Within the interest extraction layer, we aggregate long- and short-term behavioral sequences into a capsule set representing user interests. Each capsule comprises neurons whose activity vectors instantiate parameters of a specific interest type for a given user. The activity vector’s magnitude indicates interest existence probability, while its orientation encodes properties characterizing an interest class. This layer learns to represent interest attributes and detect interest presence. Distinct capsules capture different aspects of user interests, with related capsules evaluating interests in particular semantic categories. Dynamic routing—a parallel attention mechanism—enables capsules to selectively attend to relevant lower-level interest capsules. This algorithm produces high-level capsules representing user interests.
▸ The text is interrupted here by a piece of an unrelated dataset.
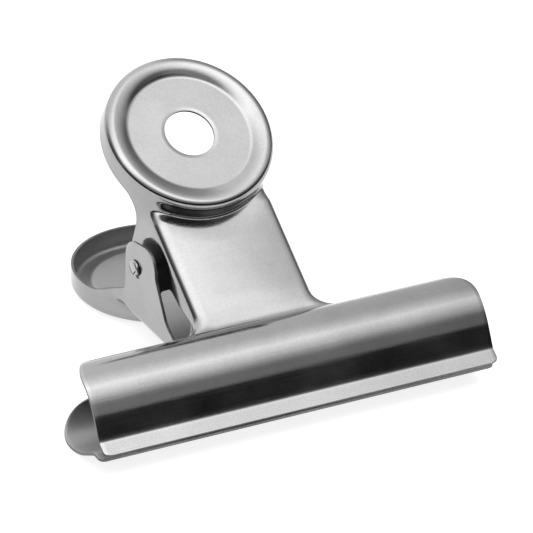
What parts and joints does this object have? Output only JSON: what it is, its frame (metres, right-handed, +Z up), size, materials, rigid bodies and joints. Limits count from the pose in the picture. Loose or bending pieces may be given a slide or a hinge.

Assuming a two-layer capsule network architecture with low-level capsules

c \in R^{d_{c}}

and high-level capsules

r \in R^{d_{r}}

, dynamic routing iteratively derives high-level capsule values from low-level capsules. Each iteration processes low-level capsule vectors

c_{i}

,

i \in {1, 2, \dots, m}

and high-level capsule vectors

r_{j}

,

j \in {1, 2, \dots, n}

. The routing logic is computed as follows:

b_{i j} = r_{j}^{T} W_{j} c_{i}

(18)

In Equation (18),

W_{j}

denotes the learnable bilinear mapping matrix, with m and n representing the number of low-level and high-level capsules, respectively. The candidate vector for high-level capsules is given by the weighted sum of low-level capsules:

z_{j} = \sum_{i = 1}^{m} w_{i j} W_{j} c_{i},

(19)

where

w_{i j}

represents the connection weight between low-level and high-level capsules, computed as the coupling coefficient through iterative dynamic routing. This coefficient is obtained by applying the softmax function:

w_{i j} = \frac{exp b_{i j}}{\sum_{k = 1}^{m} exp b_{i k}}

(20)

Finally, a nonlinear squash function is utilized to obtain the advanced capsule:

r_{j} = squash (z_{j}) = \frac{{∥ z ∥}^{2}}{1 + {∥ z ∥}^{2}} \frac{z}{∥ z ∥}

(21)

In Equation (21), squash

(z_{j})

is a nonlinear activation function, the first term of the function is a value greater than 0 and less than 1, and the number in the denominator represents the degree of squeezing of the function. And when

{∥ z ∥}^{2}

is less than the degree of extrusion, the first term will be less than 0.5, indicating that the capsule represents a small chance of the existence of the feature; when

{∥ z ∥}^{2}

is greater than the degree of extrusion, the first term will be greater than 0.5, indicating that the capsule represents a large chance of the existence of the feature. In this way the important parts of z can be enlarged and the unimportant parts of z can be reduced. The second term serves to unitize z, i.e., compress it to

[0, 1]

.

In particular, given a target item

e_{t a r g e t} \in e_{i}^{l}

representation and a sequence context vector o,

e_{t a r g e t}

is first sequentially flattened to

{\hat{e}}_{t a r g e t}

, and then the attention score

α

is obtained as the attention weight of the lower-level capsule by a linear transformation:

α = s o f t m a x (D e n s e ([{\hat{e}}_{t a r g e t}, o, {\hat{e}}_{t a r g e t} - o, {\hat{e}}_{t a r g e t} * o]))

(22)

α

is used to maximize the weight of capsules from essential items and minimize the weight of irrelevant capsules, maximizing the difference between essential and irrelevant capsules. This attentional weight is multiplied when computing the input for the advanced capsule

r_{j}

. This process serves to model higher-order interactions between the target item representation and the user’s historical behavior. At this point, we will have completed the discovery and segmentation of regions of interest based on semantic behavioral sequences, followed by the allocation of privacy budgets and related protection methods based on the corresponding regions of interest.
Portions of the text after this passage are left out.